Jean-George Rémond (1752-1830) was a jeweller, goldsmith and founder of the company "Jean-Georges Rémond & Company". Rémond was born in Hanau and came from a Huguenot family.
Jean-Georges Remond was trained in his home town. He later perfected his skills in Paris, Berlin and London. His works were in great demand and soon Jean-Georges belonged to an elite group of European artists.
At the age of thirty-one, Jean-Georges Remond moved to Geneva and registered as a "jeweller from Hanau" on 18 June 1783. He founded the company "Georges Rémond & Cie" and registered his first hallmark. In the following years he used various hallmarks: "GRC" under a crown with branches, "GRC" under a crown, "IGR & C" and "IGRC". He made snuff boxes with movements by Jacquet-Droz, Leschot and Piguet & Meylan and decorated them with miniature paintings by Jean-Louis Richter and Jean-Abraham Lissignol. Due to the splendour of the decoration and the superior artistry, his works always aroused admiration.
Little is known about the personal life of Jean-Georges Rémond: He married in 1784 and had two daughters. The older of the two was married to Jacques Charles Colin, Rémond's partner in the company "Charles Colins Söhne" in Hanau, which specialised in the manufacture of snuff boxes.

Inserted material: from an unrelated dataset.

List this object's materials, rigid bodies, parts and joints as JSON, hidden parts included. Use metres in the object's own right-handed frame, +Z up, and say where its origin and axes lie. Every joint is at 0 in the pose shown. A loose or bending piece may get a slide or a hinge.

In 1792, Jean-Georges Rémond's partners - Joseph Guidon, David Gide, Laurent Guisseling and Jean-Noël Lamy - began working unofficially as "Guidon Remond Gide & Co". They marked their products with the hallmark "GRG". The company was officially registered on 1 January 1796. In the years 1800-1801, the company "Rémond Gide & Co" manufactured singing bird boxes for the Chinese market.

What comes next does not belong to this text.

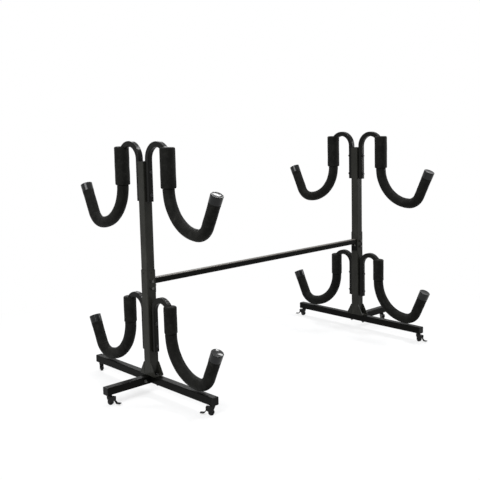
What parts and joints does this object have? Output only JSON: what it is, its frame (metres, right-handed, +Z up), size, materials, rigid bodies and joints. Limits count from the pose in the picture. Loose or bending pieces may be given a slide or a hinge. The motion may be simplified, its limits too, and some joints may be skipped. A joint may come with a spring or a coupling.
{
  "type": "freestanding kayak rack",
  "caption": "Freestanding rolling kayak rack: telescoping uprights on tube bases with outward legs, joined by a crossbar, with foam-padded J-shaped cradle arms on both sides.",
  "frame": {"origin": "on the floor, at the middle of the rack seen from above", "axes": "+X along the crossbar from the left upright to the right one, +Y from the front to the back, +Z up"},
  "size_m": [2.142, 1.1034, 1.23],
  "materials": {
    "powder_coat": "satin",
    "foam": "matte",
    "cap_gloss": "gloss",
    "cap_plastic": "satin",
    "zinc": "satin",
    "black_bolt": "satin",
    "caster_steel": "satin",
    "wheel_tread": "matte",
    "brake_plastic": "gloss"
  },
  "bodies": {
    "frame": {"left_base_tube": "powder_coat", "right_base_tube": "powder_coat", "left_outrigger": "powder_coat", "right_outrigger": "powder_coat", "left_lower_post": "powder_coat", "right_lower_post": "powder_coat", "crossbar": "powder_coat", "base_end_caps": "cap_plastic", "frame_bolts": "zinc", "clamp_screws": "zinc", "lower_left_front_arm": "powder_coat", "lower_left_back_arm": "powder_coat", "lower_right_front_arm": "powder_coat", "lower_right_back_arm": "powder_coat", "lower_left_front_cradle_pad": "foam", "lower_left_back_cradle_pad": "foam", "lower_right_front_cradle_pad": "foam", "lower_right_back_cradle_pad": "foam", "lower_leg_pads": "foam", "lower_tip_caps": "cap_gloss", "lower_arm_bolts": "black_bolt", "caster_stems": "caster_steel"},
    "left_mast": {"left_upper_post": "powder_coat", "left_post_cap": "cap_plastic", "upper_left_leg_pads": "foam", "upper_left_tip_caps": "cap_gloss", "upper_left_arm_bolts": "black_bolt", "upper_left_front_arm": "powder_coat", "upper_left_front_cradle_pad": "foam", "upper_left_back_arm": "powder_coat", "upper_left_back_cradle_pad": "foam"},
    "right_mast": {"right_upper_post": "powder_coat", "right_post_cap": "cap_plastic", "upper_right_leg_pads": "foam", "upper_right_tip_caps": "cap_gloss", "upper_right_arm_bolts": "black_bolt", "upper_right_front_arm": "powder_coat", "upper_right_front_cradle_pad": "foam", "upper_right_back_arm": "powder_coat", "upper_right_back_cradle_pad": "foam"},
    "front_left_swivel": {"front_left_fork": "caster_steel"},
    "front_left_roller": {"front_left_wheel": "wheel_tread"},
    "front_left_lever": {"front_left_brake": "brake_plastic"},
    "back_left_swivel": {"back_left_fork": "caster_steel"},
    "back_left_roller": {"back_left_wheel": "wheel_tread"},
    "back_left_lever": {"back_left_brake": "brake_plastic"},
    "side_left_swivel": {"side_left_fork": "caster_steel"},
    "side_left_roller": {"side_left_wheel": "wheel_tread"},
    "side_left_lever": {"side_left_brake": "brake_plastic"},
    "front_right_swivel": {"front_right_fork": "caster_steel"},
    "front_right_roller": {"front_right_wheel": "wheel_tread"},
    "front_right_lever": {"front_right_brake": "brake_plastic"},
    "back_right_swivel": {"back_right_fork": "caster_steel"},
    "back_right_roller": {"back_right_wheel": "wheel_tread"},
    "back_right_lever": {"back_right_brake": "brake_plastic"},
    "side_right_swivel": {"side_right_fork": "caster_steel"},
    "side_right_roller": {"side_right_wheel": "wheel_tread"},
    "side_right_lever": {"side_right_brake": "brake_plastic"}
  },
  "joints": [
    {"name": "left_height", "type": "slide", "parent": "frame", "child": "left_mast", "axis": [0, 0, 1], "range_m": [-0.07, 0.07]},
    {"name": "right_height", "type": "slide", "parent": "frame", "child": "right_mast", "axis": [0, 0, 1], "range_m": [-0.07, 0.07]},
    {"name": "front_left_swivel_turn", "type": "hinge", "parent": "frame", "child": "front_left_swivel", "pos_m": [-0.8, -0.454, 0.045], "axis": [0, 0, 1], "continuous": true},
    {"name": "front_left_wheel_spin", "type": "hinge", "parent": "front_left_swivel", "child": "front_left_roller", "pos_m": [-0.80344, -0.44909, 0.014], "axis": [-0.8192, -0.5736, 0], "continuous": true},
    {"name": "front_left_brake_lift", "type": "hinge", "parent": "front_left_swivel", "child": "front_left_lever", "pos_m": [-0.81434, -0.43352, 0.026], "axis": [0.8192, 0.5736, 0], "range_deg": [0, 25]},
    {"name": "back_left_swivel_turn", "type": "hinge", "parent": "frame", "child": "back_left_swivel", "pos_m": [-0.8, 0.454, 0.045], "axis": [0, 0, 1], "continuous": true},
    {"name": "back_left_wheel_spin", "type": "hinge", "parent": "back_left_swivel", "child": "back_left_roller", "pos_m": [-0.797, 0.4592, 0.014], "axis": [-0.866, 0.5, 0], "continuous": true},
    {"name": "back_left_brake_lift", "type": "hinge", "parent": "back_left_swivel", "child": "back_left_lever", "pos_m": [-0.7875, 0.47565, 0.026], "axis": [0.866, -0.5, 0], "range_deg": [0, 25]},
    {"name": "side_left_swivel_turn", "type": "hinge", "parent": "frame", "child": "side_left_swivel", "pos_m": [-1.05, 0, 0.045], "axis": [0, 0, 1], "continuous": true},
    {"name": "side_left_wheel_spin", "type": "hinge", "parent": "side_left_swivel", "child": "side_left_roller", "pos_m": [-1.04718, -0.0053, 0.014], "axis": [0.8829, 0.4695, 0], "continuous": true},
    {"name": "side_left_brake_lift", "type": "hinge", "parent": "side_left_swivel", "child": "side_left_lever", "pos_m": [-1.03826, -0.02207, 0.026], "axis": [-0.8829, -0.4695, 0], "range_deg": [0, 25]},
    {"name": "front_right_swivel_turn", "type": "hinge", "parent": "frame", "child": "front_right_swivel", "pos_m": [0.8, -0.454, 0.045], "axis": [0, 0, 1], "continuous": true},
    {"name": "front_right_wheel_spin", "type": "hinge", "parent": "front_right_swivel", "child": "front_right_roller", "pos_m": [0.8, -0.46, 0.014], "axis": [1, 0, 0], "continuous": true},
    {"name": "front_right_brake_lift", "type": "hinge", "parent": "front_right_swivel", "child": "front_right_lever", "pos_m": [0.8, -0.479, 0.026], "axis": [-1, 0, 0], "range_deg": [0, 25]},
    {"name": "back_right_swivel_turn", "type": "hinge", "parent": "frame", "child": "back_right_swivel", "pos_m": [0.8, 0.454, 0.045], "axis": [0, 0, 1], "continuous": true},
    {"name": "back_right_wheel_spin", "type": "hinge", "parent": "back_right_swivel", "child": "back_right_roller", "pos_m": [0.79795, 0.45964, 0.014], "axis": [-0.9397, -0.342, 0], "continuous": true},
    {"name": "back_right_brake_lift", "type": "hinge", "parent": "back_right_swivel", "child": "back_right_lever", "pos_m": [0.79145, 0.47749, 0.026], "axis": [0.9397, 0.342, 0], "range_deg": [0, 25]},
    {"name": "side_right_swivel_turn", "type": "hinge", "parent": "frame", "child": "side_right_swivel", "pos_m": [1.05, 0, 0.045], "axis": [0, 0, 1], "continuous": true},
    {"name": "side_right_wheel_spin", "type": "hinge", "parent": "side_right_swivel", "child": "side_right_roller", "pos_m": [1.04718, -0.0053, 0.014], "axis": [0.8829, -0.4695, 0], "continuous": true},
    {"name": "side_right_brake_lift", "type": "hinge", "parent": "side_right_swivel", "child": "side_right_lever", "pos_m": [1.03826, -0.02207, 0.026], "axis": [-0.8829, 0.4695, 0], "range_deg": [0, 25]}
  ]
}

Denis Blondet joined forces with Joseph Guidon and David Gide and in January 1801 a new company was founded: "Rémond Lamy & Co", they used the hallmark "RL & C". Soon the name of the company was changed to "Jean Georges Rémond et Compagnie" with headquarters in Geneva and Hanau. The partners were now Jean-Georges Rémond, Jean-Noël Lamy and Jean Boehm, Denis Blonde, Laurent Gusseting and Daniel Burton. In 1811 another company was founded by Jean-Georges Rémond, Jean-Noël Lamy, Laurent Gisseling, Pierre Mercier and Daniel Burton under the name "Remond Lamy Mercier & Co". The hallmark in the form of a horizontal diamond was officially registered in Geneva in 1806 by Napoleonic decree and used until 1811.
The conquest of Geneva by Napoleonic troops in 1798, the authorities' efforts to introduce the French system for identifying gold and silver objects, and the complicated trade situation in Europe during the Napoleonic wars influenced jewellery production in Geneva. The jewellers resisted the innovations until December 1806, when their resistance was broken by Napoleon's official decree. In 1814, many French jewellers left Geneva and a new identification procedure was introduced, the new municipal hallmark, the letter "G".
The firm of Jean-Georges Rémonds was very successful and known across many borders. The company sold its goods in Germany, Russia, Turkey, India and China. Today, many works are in important state and private collections.